The more likely way the pledged delegates could differ from delegate equivalents hinges on the number of noncompetitive candidates earning 15% of the vote. A candidate’s delegate haul in a district could shrink quickly if too many candidates breach 15% and become entitled to delegates. In our scenario, Warren breaches 15% in the 3rd District, and earns a delegate that would have otherwise gone to Buttigieg.
Another major reason is rounding. Basically, the number of delegates awarded by district or statewide is quite small. Whether a candidate earns an extra delegate here or there comes down to clearing thresholds that vary depending on the number of delegates per district.
Here’s an example. One candidate wins 51% of the vote in a district worth one delegate, while another candidate wins 60% of the vote in a second district worth four delegates. The decisive winner of the larger second district would easily win statewide but win fewer net delegates, since the second district would be a 2-to-2 split while the winner of the first, smaller district would win the one delegate. Winning the third delegate in that four-delegate district would require more than 62.5% of the vote — the lowest number that rounds up to three-fourths, rather than half.
In this case, Sanders reclaims his initial edge. Despite a big win in the 4th District, Buttigieg cannot scratch out a delegate lead over Sanders, since only five are awarded. Sanders, on the other hand, narrowly clears a coveted rounding threshold in the 1st District.
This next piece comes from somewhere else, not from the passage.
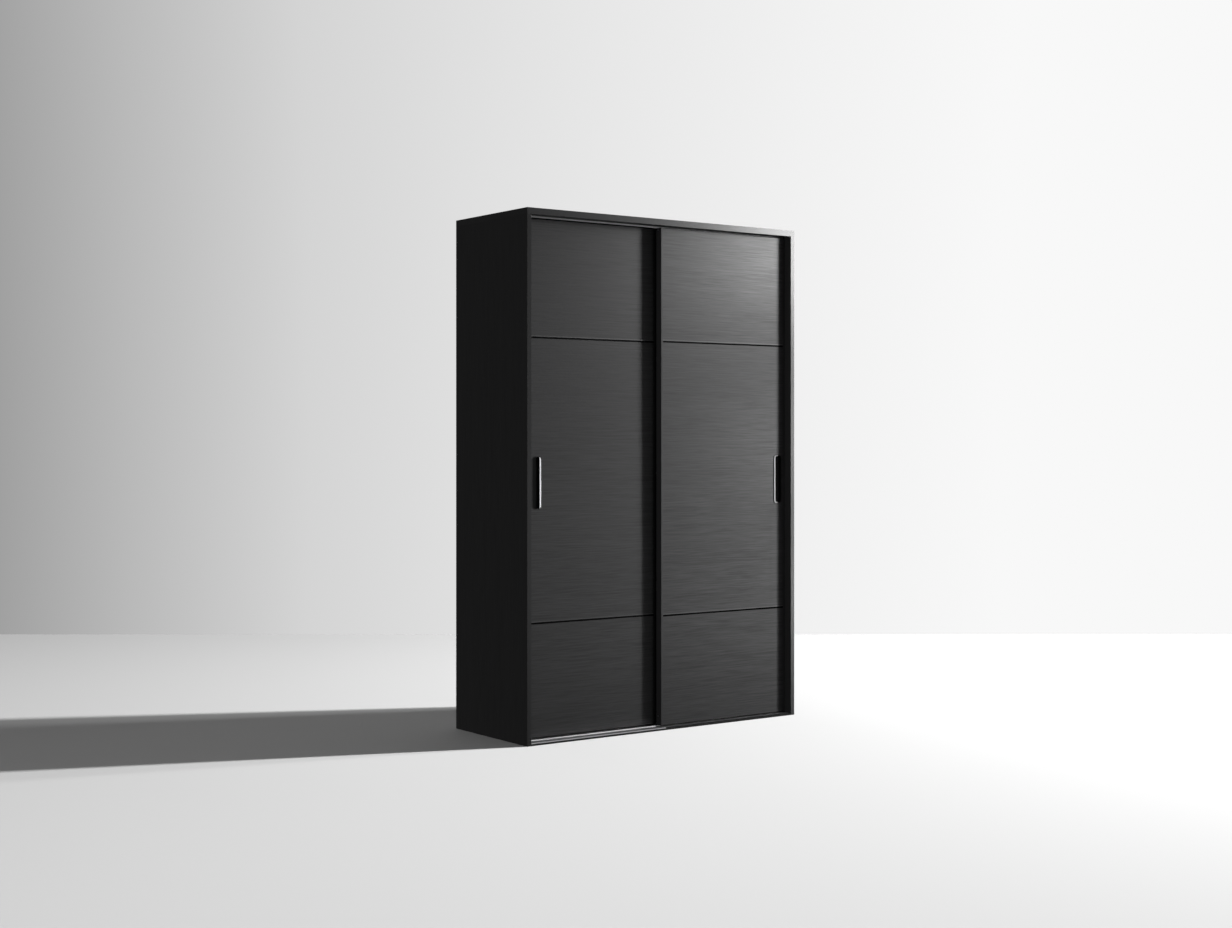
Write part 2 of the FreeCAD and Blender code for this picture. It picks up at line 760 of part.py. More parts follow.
def flush_pull(side, x, face_y):
    """The cup that is let into the door panel, and the grip over its inner edge.

    The left grip is a straight bar; the right one has a short hook at each end.
    """
    low = "handle_centre - handle_length / 2"
    cup = new_body(f"{side}_door_handle_cup", x, face_y, low)
    rim = rounded_slot(
        sketch_on(cup, "XZ_Plane", "rim_thickness"), "0 - handle_rim", "0 - handle_rim",
        "handle_width + 2 * handle_rim", "handle_length + 2 * handle_rim",
        "handle_radius + handle_rim")
    pad(cup, rim, "rim_thickness").Reversed = True
    shell = rounded_slot(sketch_on(cup, "XZ_Plane"), "0", "0", "handle_width",
                         "handle_length", "handle_radius")
    pad(cup, shell, "handle_depth").Reversed = True
    hollow = rounded_slot(
        sketch_on(cup, "XZ_Plane", "rim_thickness"), "handle_wall", "handle_wall",
        "handle_width - 2 * handle_wall", "handle_length - 2 * handle_wall",
        "handle_radius - handle_wall")
    pocket(cup, hollow, "handle_depth + rim_thickness - handle_wall")

    # a flat ring, cut down to the bar and what is left of its ends
    grip_y = f"{face_y} - rim_thickness - grip_proud"
    grip = new_body(f"{side}_door_handle_grip", x, grip_y, low)
    bar = rounded_slot(sketch_on(grip, "XZ_Plane"), "0", "0", "handle_width",
                       "handle_length", "handle_radius")
    pad(grip, bar, "grip_proud").Reversed = True
    towards_centre = side == "right"
    hollow_x = "grip_width" if towards_centre else "grip_width - handle_width"
    window = rounded_slot(
        sketch_on(grip, "XZ_Plane"), hollow_x, "grip_hook", "2 * handle_width - 2 * grip_width",
        "handle_length - 2 * grip_hook", "handle_radius - grip_hook")
    pocket(grip, window, "grip_proud")
    cut_x = "grip_reach" if towards_centre else "0 - handle_radius"
    reach = "grip_reach" if towards_centre else "grip_width"
    cut_width = f"handle_width - {reach} + handle_radius"
    ends = rectangle(sketch_on(grip, "XZ_Plane"), cut_x, "0 - handle_radius", cut_width,
                     "handle_length + 2 * handle_radius")
    pocket(grip, ends, "grip_proud")


def stile(side, edge, x, y):
    """A slotted upright; its web is on the door's outer edge."""
    wide = "stile_face"
    slot_back, rear = "rail_front", "stile_depth"
    behind = f"{slot_back} + stile_lip"
    section = [
        ("0", "0"), (wide, "0"), (wide, "stile_lip"), ("stile_web", "stile_lip"),
        ("stile_web", slot_back), (wide, slot_back), (wide, behind), ("stile_web", behind),
        ("stile_web", f"{rear} - stile_lip"), (wide, f"{rear} - stile_lip"), (wide, rear),
        ("0", rear),
    ]
    if edge == "right":
        section = [(f"stile_face - ({a})", b) for a, b in section]
    body = profile(f"{side}_door_{edge}_stile", "XY_Plane", x, y, "door_ground",
                   section, "door_height")
    # the part behind the panel is lower, to run under the top track's lips
    notch = rectangle(sketch_on(body, "XY_Plane", "door_height"), "0 - edge_play", behind,
                      f"{wide} + 2 * edge_play", rear)
    pocket(body, notch, "door_height - guide_step")
    # counterbored holes for the frame screws
    for height in (BOTTOM_SCREW, TOP_SCREW):
        role, inward = "YZ_Plane", edge == "left"
        offset = "0" if edge == "left" else "stile_face"
        sketch = sketch_on(body, role, offset)
        circle(sketch, "guide_offset", f"{height} - door_ground", "screw_head_radius + cup_play")
        pocket(body, sketch, "screw_head", inward)
        sketch = sketch_on(body, role, offset)
        circle(sketch, "guide_offset", f"{height} - door_ground", FRAME_HOLE)
        pocket(body, sketch, "stile_web", inward)
    return body


BOTTOM_SCREW = "door_ground + bottom_rail_height - rail_web / 2"
TOP_SCREW = "guide_top - rail_web / 2"
FRAME_HOLE = "frame_screw_radius + running_play"


def end_holes(body, level):
    """Screw holes in both ends of a rail's thick web."""
    bite = "frame_screw_length - stile_face + screw_run_out"
    for offset, inward in (("0", True), ("insert_length", False)):
        sketch = sketch_on(body, "YZ_Plane", offset)
        circle(sketch, "guide_offset", level, FRAME_HOLE)
        pocket(body, sketch, bite, inward)


def door(side, x, y):
    """One sliding door, with its low front left corner at x, y."""
    name = f"{side}_door"
    insert_x = f"{x} + stile_face"
    stile(side, "left", x, y)
    stile(side, "right", f"{x} + door_width - stile_face", y)

    front_leg, inside = "rail_front", "rail_front + rail_wall"
    rear_inside = f"{inside} + channel_width"
    rear = f"{rear_inside} + rail_wall"
    foot_front = "stile_lip"

    high = "bottom_rail_height"
    bottom = profile(f"{name}_bottom_rail", "YZ_Plane", insert_x, y, "door_ground", [
        (foot_front, "0"), (inside, "0"), (inside, f"{high} - rail_web"),
        (rear_inside, f"{high} - rail_web"), (rear_inside, "0"), (rear, "0"), (rear, high),
        (front_leg, high), (front_leg, "rail_foot"), (foot_front, "rail_foot"),
    ], "insert_length")
    end_holes(bottom, f"{high} - rail_web / 2")

    high = "top_rail_height"
    cap = "ceiling - door_top_gap - guide_top"
    top_rail = profile(f"{name}_top_rail", "YZ_Plane", insert_x, y, f"guide_top - {high}", [
        (front_leg, "0"), (inside, "0"), (inside, f"{high} - rail_web"),
        (rear_inside, f"{high} - rail_web"), (rear_inside, "0"), (rear, "0"), (rear, high),
        (f"{front_leg} + stile_lip", high), (f"{front_leg} + stile_lip", f"{high} + {cap}"),
        (foot_front, f"{high} + {cap}"), (foot_front, f"{high} + {cap} - rail_foot"),
        (front_leg, f"{high} + {cap} - rail_foot"),
    ], "insert_length")
    end_holes(top_rail, f"{high} - rail_web / 2")

    # dividers clasp the edges of the panels above and below them; in front each has a
    # flat bead, and below the bead its face slopes back to the lower panel
    half_back, half = "divider_back / 2", "divider_web / 2"
    rear_face = "rail_front + stile_lip"
    for level, height in DIVIDERS.items():
        profile(f"{name}_{level}_divider", "YZ_Plane", insert_x, y, height, [
            ("stile_lip - divider_edge", "0 - divider_drop"), ("stile_lip", "0 - divider_drop"),
            ("stile_lip", f"0 - {half}"), ("rail_front", f"0 - {half}"),
            ("rail_front", f"0 - {half_back}"), (rear_face, f"0 - {half_back}"),
            (rear_face, half_back), ("rail_front", half_back), ("rail_front", half),
            ("stile_lip", half), ("stile_lip", "bead_top"), ("0", "bead_top"),
            ("0", "bead_bottom"),
        ], "insert_length")

    panel_x, panel_y = f"{x} + panel_inset", f"{y} + stile_lip"
    levels = [
        ("lower", "panel_bottom", f"lower_divider_height - {half}"),
        ("middle", f"lower_divider_height + {half}", f"upper_divider_height - {half}"),
        ("upper", f"upper_divider_height + {half}", "panel_top"),
    ]
    handle_x = {
        "left": f"{x} + left_handle_inset",
        "right": f"{x} + door_width - right_handle_inset - handle_width",
    }[side]
    for level, low, top_edge in levels:
        size = ("panel_width", "door_panel", f"{top_edge} - ({low})")
        if level != "middle":
            named(brick(f"{name}_{level}_panel", panel_x, panel_y, low, size),
                  f"{name}_{level}_panel")
            continue
        middle_panel = board(f"{name}_{level}_panel", panel_x, panel_y, low, size)
        window = rounded_slot(
            sketch_on(middle_panel, "XZ_Plane"), f"{handle_x} - ({panel_x}) - cup_play",
            f"handle_centre - handle_length / 2 - ({low}) - cup_play",
            "handle_width + 2 * cup_play", "handle_length + 2 * cup_play",
            "handle_radius + cup_play")
        pocket(middle_panel, window, "door_panel")
    flush_pull(side, handle_x, panel_y)

    guide = f"{y} + guide_offset"
    rollers(side, x, guide)
    shoes, screws = [], []
    for centre in (f"{x} + roller_inset", f"{x} + door_width - roller_inset"):
        base = brick("shoe_base", f"{centre} - shoe_length / 2", f"{guide} - channel_width / 2",
                     "guide_top", ("shoe_length", "channel_width", "shoe_base"))
        tongue = brick("shoe_tongue", f"{centre} - shoe_length / 2",
                       f"{guide} - lip_spacing / 2 + shoe_play", "guide_top",
                       ("shoe_length", "lip_spacing - 2 * shoe_play",
                        "ceiling - track_base - guide_top - shoe_play"))
        shoe = doc.addObject("Part::Fuse", "shoe")
        shoe.Base, shoe.Tool = base, tongue
        shoes.append(shoe)
    group(f"{name}_guide_shoes", shoes)
    for edge, axis, way in ((x, "+X", "+"), (f"{x} + door_width", "-X", "-")):
        for height in (BOTTOM_SCREW, TOP_SCREW):
            screws.append(screw("frame_screw", axis, f"{edge} {way} screw_head", guide, height,
                                "frame_screw_radius", "frame_screw_length - screw_head"))
    group(f"{name}_frame_screws", screws)


def rollers(side, x, guide):
    """Two brackets with their axles, and two grooved wheels on the track's rib."""
    name = f"{side}_door"
    centres = {
        "left": f"{x} + roller_inset", "right": f"{x} + door_width - roller_inset"
    }
    brackets_made, axles = [], []
    for edge, centre in centres.items():
        shell = brick("bracket_shell", f"{centre} - bracket_length / 2",
                      f"{guide} - bracket_width / 2", "bracket_ground",
                      ("bracket_length", "bracket_width", "bracket_top - bracket_ground"))
        gap = brick("bracket_gap", f"{centre} - bracket_length / 2 - cut_past",
                    f"{guide} - bracket_width / 2 + bracket_wall", "bracket_ground - cut_past",
                    ("bracket_length + 2 * cut_past", "bracket_width - 2 * bracket_wall",
                     "bracket_top - bracket_ground - bracket_wall + cut_past"))
        channel = doc.addObject("Part::Cut", "channel")
        channel.Base, channel.Tool = shell, gap
        bore = rod("axle_bore", "+Y", centre, f"{guide} - bracket_width / 2 - cut_past",
                   "axle_height", "axle_radius + running_play",
                   "bracket_width + 2 * cut_past")
        bracket_made = doc.addObject("Part::Cut", "roller_bracket")
        bracket_made.Base, bracket_made.Tool = channel, bore
        brackets_made.append(bracket_made)
        axles.append(rod("axle", "+Y", centre, f"{guide} - bracket_width / 2", "axle_height",
                         "axle_radius", "bracket_width"))
        wheel(f"{name}_{edge}_wheel", centre, guide)
    group(f"{name}_roller_brackets", brackets_made)
    group(f"{name}_roller_axles", axles)


def wheel(label, centre, guide):
    """A nylon wheel turned about its axle, with a groove that sits on the rib."""
    body = new_body(label, centre, guide, "axle_height")
    bore = "axle_radius + running_play"
    half_hub, half_tread = "hub_width / 2", "hub_width / 2 - tread_inset"
    half_groove = "rib_width / 2 + groove_play"
    hub = "axle_radius + hub_wall"
    section = [
        (bore, f"0 - {half_hub}"), (hub, f"0 - {half_hub}"), (hub, f"0 - ({half_tread})"),
        ("wheel_radius", f"0 - ({half_tread})"), ("wheel_radius", f"0 - ({half_groove})"),
        ("wheel_running_radius", f"0 - ({half_groove})"),
        ("wheel_running_radius", half_groove),
        ("wheel_radius", half_groove), ("wheel_radius", half_tread), (hub, half_tread),
        (hub, half_hub), (bore, half_hub),
    ]
    sketch = polygon(sketch_on(body, "XY_Plane"), section)
    turned = body.newObject("PartDesign::Revolution", "Revolution")
    turned.Profile = sketch
    turned.ReferenceAxis = (sketch, ["V_Axis"])
    turned.Angle = 360


for side, spot in DOORS.items():
    door(side, spot["x"], spot["y"])

# ---------------------------------------------------------------- checks and files
doc.recompute()
for thing in doc.Objects:
    faults = [state for state in thing.State if state in ("Invalid", "Error")]
    if faults:
        raise RuntimeError(f"{thing.Label} did not build: {faults}")
for part in parts:
    if part.Shape.isNull() or not part.Shape.isValid():
        raise RuntimeError(f"{part.Label} has no valid shape")

os.makedirs("parts", exist_ok=True)
for part in parts:
    part.Shape.exportStep(f"parts/{part.Label}.step")
print(len(parts), "sub-parts written")
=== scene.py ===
import json
import logging
import math
from dataclasses import dataclass
from enum import Enum

import bmesh
import bpy
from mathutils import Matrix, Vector

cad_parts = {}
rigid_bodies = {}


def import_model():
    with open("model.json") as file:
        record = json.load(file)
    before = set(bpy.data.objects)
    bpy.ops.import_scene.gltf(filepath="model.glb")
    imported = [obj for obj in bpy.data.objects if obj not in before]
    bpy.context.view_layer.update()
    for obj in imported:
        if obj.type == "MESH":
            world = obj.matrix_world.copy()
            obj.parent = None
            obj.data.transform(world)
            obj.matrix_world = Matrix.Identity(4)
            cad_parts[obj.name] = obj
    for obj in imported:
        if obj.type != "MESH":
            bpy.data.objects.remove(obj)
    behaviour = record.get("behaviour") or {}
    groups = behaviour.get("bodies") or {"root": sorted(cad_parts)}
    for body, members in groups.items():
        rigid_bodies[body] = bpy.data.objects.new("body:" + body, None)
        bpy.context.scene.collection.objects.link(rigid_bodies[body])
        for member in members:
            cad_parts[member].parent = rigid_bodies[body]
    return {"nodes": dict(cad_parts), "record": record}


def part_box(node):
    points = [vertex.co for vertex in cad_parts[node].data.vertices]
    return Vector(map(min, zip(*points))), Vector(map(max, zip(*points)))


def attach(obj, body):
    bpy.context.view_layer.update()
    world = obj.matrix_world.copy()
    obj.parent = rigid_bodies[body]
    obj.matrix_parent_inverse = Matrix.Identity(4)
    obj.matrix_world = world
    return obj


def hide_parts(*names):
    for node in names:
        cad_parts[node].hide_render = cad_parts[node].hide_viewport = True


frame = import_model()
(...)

In this (fairly unlikely) scenario, Sanders’ supporters would undoubtedly be frustrated. Sanders would win the most votes and the most pledged delegates, yet would be considered to have lost the state because he would not have the most state delegate equivalents. Making matters all the more frustrating, most news organizations would justify their use of the state delegate equivalency results because they award the pledged delegates, which Sanders would wind up winning anyway.
This kind of outcome would almost certainly muddle the postelection coverage and diminish the importance of winning Iowa.